● SET TASK:
Find the word "follow" in the data. Return every line where it appears.

● EXTRACTED RECORDS:
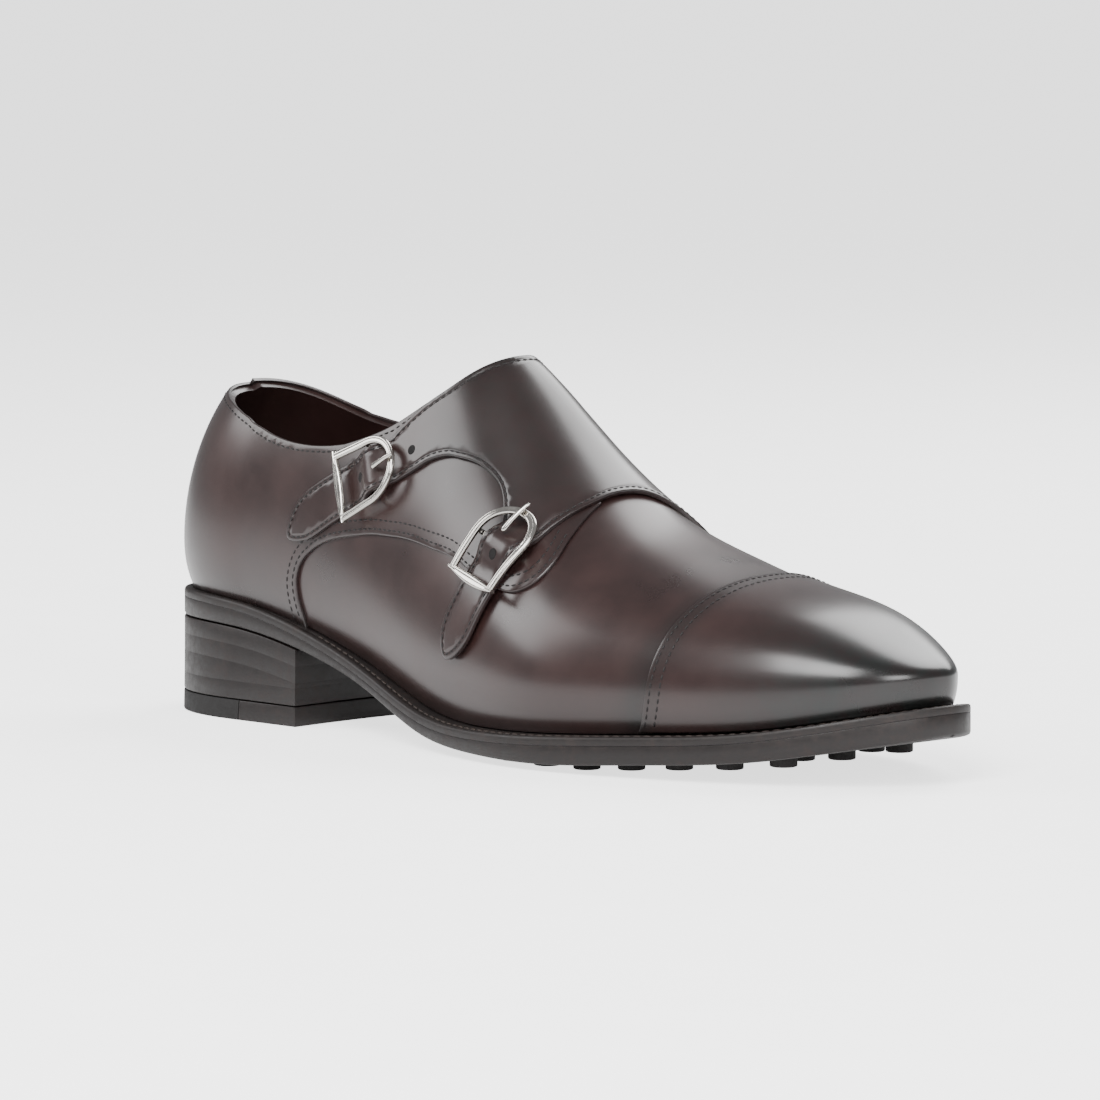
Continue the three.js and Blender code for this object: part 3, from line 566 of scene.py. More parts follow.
def polishedSteel(name, colour, roughness):
    # Nickel-plated steel, polished: bright, with the soft scratches of handling.
    material, tree = newMaterial(name)
    place = addNode(tree, "ShaderNodeTexCoord").outputs["Object"]
    smears = addNode(tree, "ShaderNodeTexNoise", None, Vector=place, Scale=300.0, Detail=5.0)
    rough = ranged(tree, smears.outputs["Fac"], roughness - 0.04, roughness + 0.08, 0.35, 0.7)
    bump = addNode(tree, "ShaderNodeBump", None, Strength=0.05, Distance=0.0001, Height=smears.outputs["Fac"])
    shader = addNode(tree, "ShaderNodeBsdfPrincipled", None, Base_Color=linear(colour), Metallic=1.0,
                     Roughness=rough, Normal=bump.outputs[0])
    addNode(tree, "ShaderNodeOutputMaterial", None, Surface=shader.outputs[0])
    return material


calf = calfLeather("burnished_box_calf", body="#241615", light="#33211f", dark="#130d0d", cool="#0d1110",
                   roughness=0.3, coat=0.35)
foldedCalf = calfLeather("calf_under_flap", body="#2c1b1a", light="#3a2523", dark="#1d1414", cool="#171a19",
                         useBurnish=False)
liningLeather = plainLeather("lining_calf", "#3c302c", "#4a3c37", 0.62)
insoleLeather = plainLeather("insole_leather", "#5a3a2c", "#6f4a38", 0.6)
threadWaxed = plainLeather("waxed_thread", "#0d0808", "#1a1110", 0.6, grain=2500.0)
weltThread = plainLeather("waxed_welt_thread", "#2a201c", "#40332b", 0.6, grain=2500.0)
edgeInk = plainLeather("inked_sole_edge", "#140e0d", "#261b18", 0.45)
weltLeather = plainLeather("inked_welt", "#150f0e", "#2b201c", 0.5)
soleBottomRubber = plainLeather("studded_rubber", "#181515", "#221e1d", 0.75)
heelRubber = plainLeather("heel_rubber", "#141212", "#1f1c1b", 0.7)
silver = polishedSteel("nickel_plated_steel", "#c9c5bf", 0.16)
# painted shade: near-black for the shaded insides of the punched strap holes
holeShade = plainLeather("punched_hole", "#0b0808", "#120d0c", 0.9)
print("materials ready")


# ---- how the polish lies on the leather ----
burnishing = dict(toeFrom=238, toeTo=292, toeDepth=0.95, seam=0.5, seamReach=5.5, low=0.5, lowReach=11,
                  instep=0.5, heel=0.35)
capSeam = dict(seat=225.5, ridge=233.7, lift=0.35, thickness=1.1, rows=(1.5, 4.4))


def burnishAt(points):
    x, y, z = points[:, 0], points[:, 1], points[:, 2]
    above = z - profile["seat"](x)
    toe = burnishing["toeDepth"] * smooth(x, burnishing["toeFrom"], burnishing["toeTo"])
    seamX = capSeam["seat"] + (capSeam["ridge"] - capSeam["seat"]) * smooth(above, 0, 40)
    seam = burnishing["seam"] * np.exp(-((x - seamX) / burnishing["seamReach"]) ** 2)
    low = burnishing["low"] * np.exp(-np.maximum(above, 0) / burnishing["lowReach"])
    instep = burnishing["instep"] * smooth(x, 108, 135) * (1 - smooth(x, 165, 196)) * smooth(above, 45, 75)
    heel = burnishing["heel"] * (1 - smooth(x, 4, 40))
    return np.clip(np.maximum.reduce([toe, seam, instep, heel]) + 0.6 * low, 0, 1)


def edgeBurnish(distance, depth=0.35, reach=3.0):
    return depth * np.exp(-distance / reach)


# ---- vamp: the base layer of the upper, its wall lined on the inside ----
vampSize = dict(around=330, up=56, leather=2.0)


def stationOf(share):  # 0 at the heel back, 1 at the tip of the toe, closer together towards the tip
    split = 0.78
    body = share / split * last["toeStart"]
    turn = (share - split) / (1 - split) * math.pi / 2
    toe = last["toeStart"] + (last["tip"] - last["toeStart"]) * np.sin(turn)
    return np.where(share < split, body, toe)


def makeVamp():
    def place(s, r):
        side = np.where(s < 0.5, outer, inner)
        u = stationOf(np.abs(2 * s - 1))
        top = toplineShare(side, u)
        top = np.where(u < last["throat"] - 6, np.maximum(top - 0.008, 0.3), top)
        return onRib(side, u, r * top)
    piece = wrappedGrid(vampSize["around"], vampSize["up"], place)
    faceAwayFrom(piece, (150, 0, 35))
    points = coords(piece) / mm - shift
    paint(piece, burnishAt(points))
    applied(piece, "SOLIDIFY", thickness=vampSize["leather"] * mm, offset=-1, material_offset=1,
            use_even_offset=True, use_quality_normals=True)
    return finishPiece(piece, "vamp", [calf, liningLeather], ("upper",))


makeVamp()
print("vamp made")


# ---- toe cap ----
def makeToeCap():
    def place(s, r):
        side = np.where(s < 0.5, outer, inner)
        t = 0.02 + 0.98 * (1 - np.abs(2 * s - 1))
        seam = capSeam["seat"] + (capSeam["ridge"] - capSeam["seat"]) * np.sqrt(t)
        u = seam + (last["tip"] - seam) * np.sin(r * math.pi / 2)
        return onRib(side, u, t)
    piece = wrappedGrid(110, 90, place)
    faceAwayFrom(piece, (255, 8, 30))
    points = coords(piece) / mm - shift
    normals = np.empty(len(points) * 3)
    piece.data.vertices.foreach_get("normal", normals)
    setCoords(piece, points + normals.reshape(-1, 3) * capSeam["lift"])
    paint(piece, burnishAt(points))
    applied(piece, "SOLIDIFY", thickness=capSeam["thickness"] * mm, offset=1, use_even_offset=True)
    applied(piece, "BEVEL", width=0.4 * mm, segments=2, limit_method="ANGLE", angle_limit=math.radians(60))
    return finishPiece(piece, "toe_cap_leather", calf, ("toe_cap",))


def onCapSeam(ahead):  # points and normals along the cap's edge, a distance in front of it
    t = np.concatenate([np.linspace(0.06, 1, 90), np.linspace(1, 0.06, 90)[1:]])
    side = np.concatenate([np.full(90, outer), np.full(89, inner)])
    u = capSeam["seat"] + (capSeam["ridge"] - capSeam["seat"]) * np.sqrt(t) + ahead
    step = 0.02
    forward = onRib(side, u + 0.5, t) - onRib(side, u - 0.5, t)
    upward = onRib(side, u, np.minimum(t + step, 1)) - onRib(side, u, t - step)
    normals = np.cross(forward, upward) * -side[:, None]
    normals /= np.linalg.norm(normals, axis=1)[:, None]
    return onRib(side, u, t) + normals * (capSeam["lift"] + capSeam["thickness"]), normals


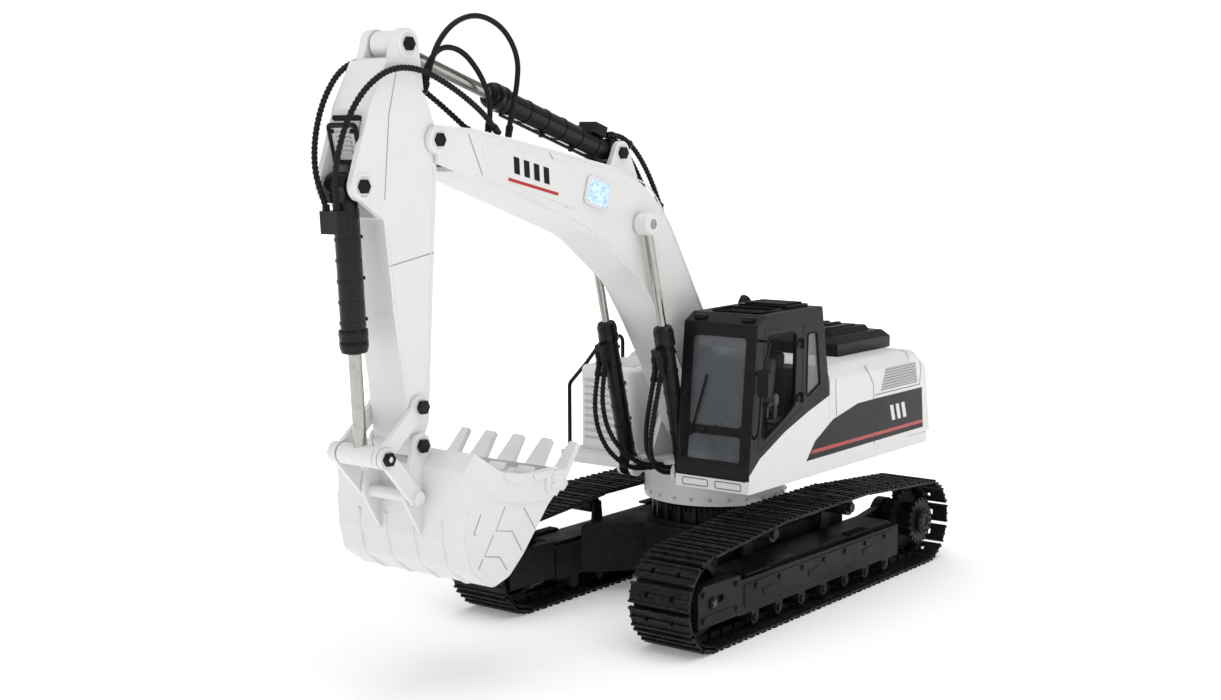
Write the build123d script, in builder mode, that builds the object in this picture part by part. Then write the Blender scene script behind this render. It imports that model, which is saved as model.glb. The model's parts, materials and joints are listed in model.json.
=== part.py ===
"""Toy excavator: tracked undercarriage, slewing house, boom, stick and bucket, as separate working pieces.

Millimetres. +X runs forward to the bucket, +Y to the left (the cab side), +Z up. Z = 0 is the ground.
Side profiles are drawn as (forward of the slew axis, height above the ground).
"""
from build123d import *
import math
import os

os.makedirs("parts", exist_ok=True)

# ---- driving sizes -------------------------------------------------------------------------------
slew_x = -102.1           # slew axis, so that X = 0 is halfway between the rear and the linkage
running_gap = 0.05        # radial clearance of a shaft that turns in its bore
side_gap = 0.5            # gap between plates that swing past each other
seam = 0.3                # gap between fixed covers

track_gauge = 157.6       # between the centre lines of the two chains
shoe_width = 47.4
axle_span = 297.6         # idler axle to sprocket axle
chain_radius = 33.1       # outer radius of a chain round its end wheels
grouser_height = 1.3
shoe_plate = 1.5
link_height = 4.0
link_offset = 5.5         # from the chain's centre line to the middle of a link rail
link_width = 4.6
shoe_count = 53
shoe_fill = 0.94          # share of the pitch that a shoe takes up
wheel_gap = 0.3           # between the rails and what runs on them

sprocket_radius = 18.4
sprocket_teeth = 20
carrier_x = (59.0, -47.0)
carrier_z = 61.0
carrier_radius = 6.0
roller_count = 7
roller_first_x = 94.0
roller_pitch = 30.4
roller_radius = 3.6
flange_radius = 5.2

frame_half_width = 13.0   # box beam between the chain's rails
frame_outer = 18.2        # side plate's outer face, from the chain's centre line
frame_front_x = 115.0
frame_rear_x = -108.0
frame_bottom_z = 14.5
frame_top_z = 40.0

deck_z = 52.0             # top of the carbody
skirt_radius = 52.9
skirt_bottom_z = 69.5
skirt_wall = 3.0
slab_bottom_z = 94.4
slab_top_z = 102.6
pivot_radius = 18.0       # post that the house turns on

house_half_width = 91.5
house_rear_x = -172.0
cab_front_x = 94.7
cab_rear_x = -11.4
cab_inner_y = 31.4
cab_wall = 2.5
panel_thickness = 3.0
shell_wall = 3.0

boom_half_width = 18.0
boom_wall = 2.5
fork_wall = 2.6
stick_half_width = 14.9
stick_wall = 2.5
pin_radius = 2.6
pin_head_radius = 4.4
pin_head_height = 2.4

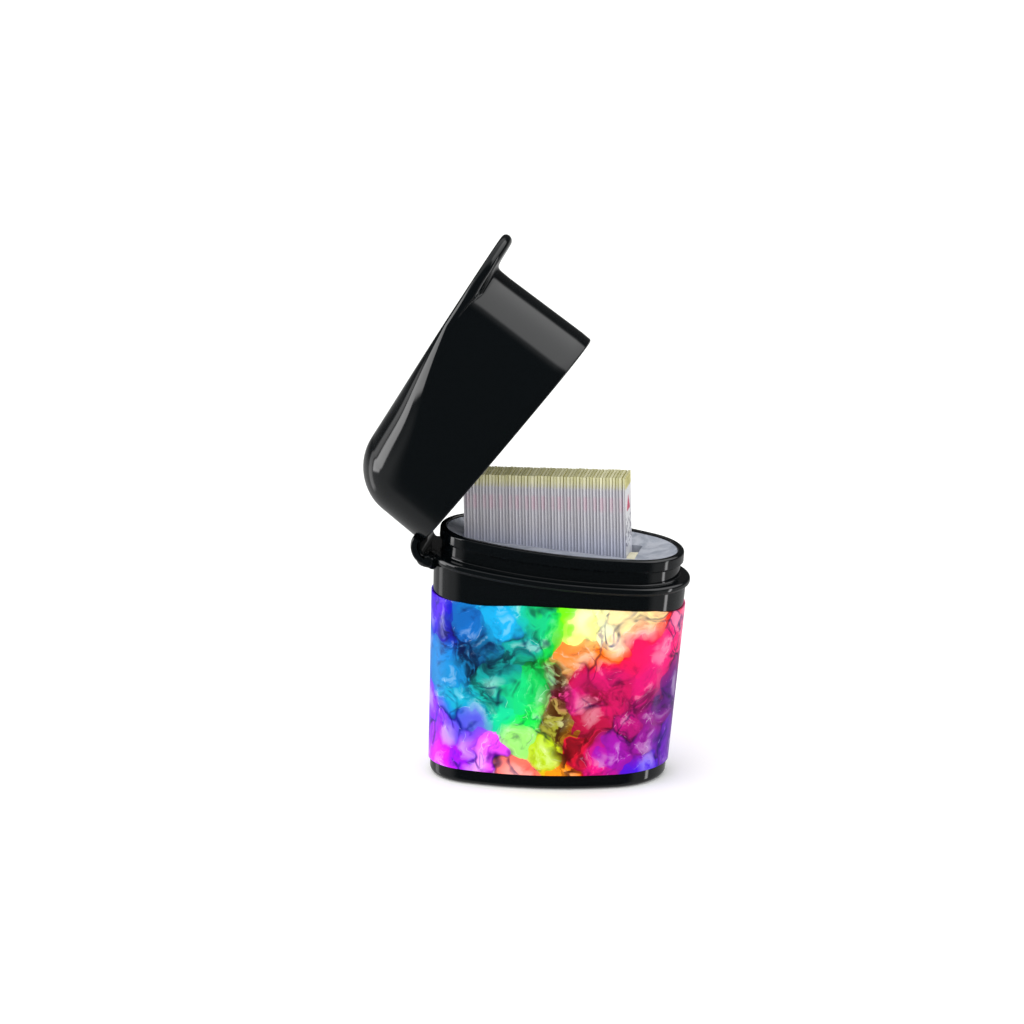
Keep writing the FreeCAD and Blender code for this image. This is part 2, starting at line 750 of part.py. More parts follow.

● WRITTEN SOLUTION:
Continue the three.js and Blender code for this object: part 3, from line 566 of scene.py. More parts follow.
Keep writing the FreeCAD and Blender code for this image. This is part 2, starting at line 750 of part.py. More parts follow.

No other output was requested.